We were then allowed to touch the sharks, one at a time, with the trainer’s assistance . It was pretty cool to be able to touch a living shark, an experience I haven’t previously had. Winnie was thrilled, even though she tried to be nonchalant about it.

Winnie and a passing nurse shark. Winnie keeps her fingers out of the water
Winnie Watching A Passing Shark, Keeping Her Fingers Out of the Water

After our twenty minutes in the shark pen, we were herded back to the boats and taken back to Freeport Harbor. I will admit, the trip back was the best part of our excursion. Our boat was a two-deck catamaran, holding about 100 people. The Captain and crew cranked up party music and got most of us passengers dancing all the way back. I suspect that the party mood was helped by most passengers being drunk by then – The Blue Lagoon did have several well-stocked Tiki bars.

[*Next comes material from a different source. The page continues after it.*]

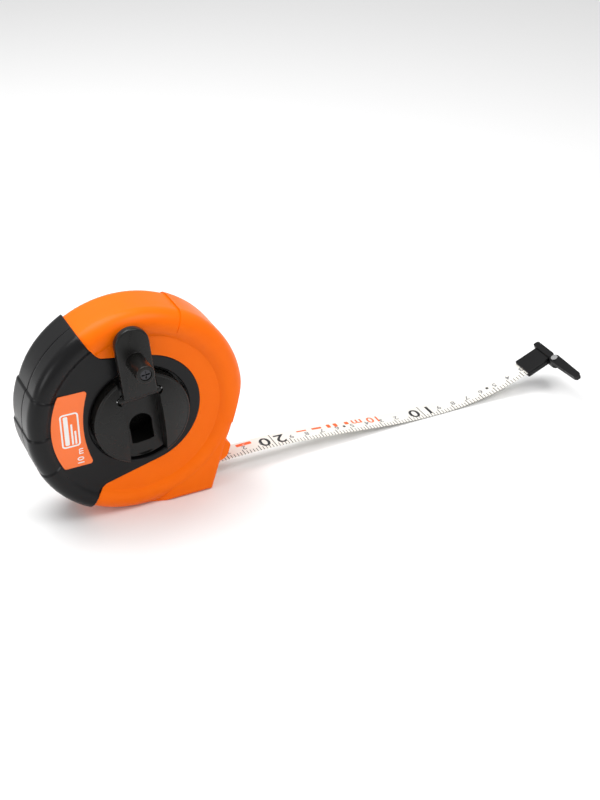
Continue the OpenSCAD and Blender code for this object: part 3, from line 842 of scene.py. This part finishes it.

We returned to Freeport just in time to get back on our ship before departure.

The Perfect Day

Our last port call was to a Bahamian Island owned by the Royal Caribbean Cruise Lines. This island is developed as a water park and included a nice buffet restaurant. As with Port Canaveral, the open beach surf was too rough for snorkeling. So, we spent the day inside the protected lagoon area splashing around and generally enjoying our final taste of Caribbean beaches. This visit was advertised by the cruise lines as “a perfect day.” I have to admit, this shore visit almost did live up to its advertising.

Heading Home

After our “perfect day” we spent the next two days cruising home. By this time Winnie and I were both extremely relaxed. We were also familiar enough with the ship and cruising routines to enjoy some shows. We did take advantage of the ship’s gym, which we knew was needed on account of how well we’d been eating the entire trip.

I must admit, pulling back into Baltimore in early November, after a week in the Caribbean, was a serious weather shock. But we had a great time. Winnie is already talking about our next cruise. Which means we’ll be doing more cruises in the future.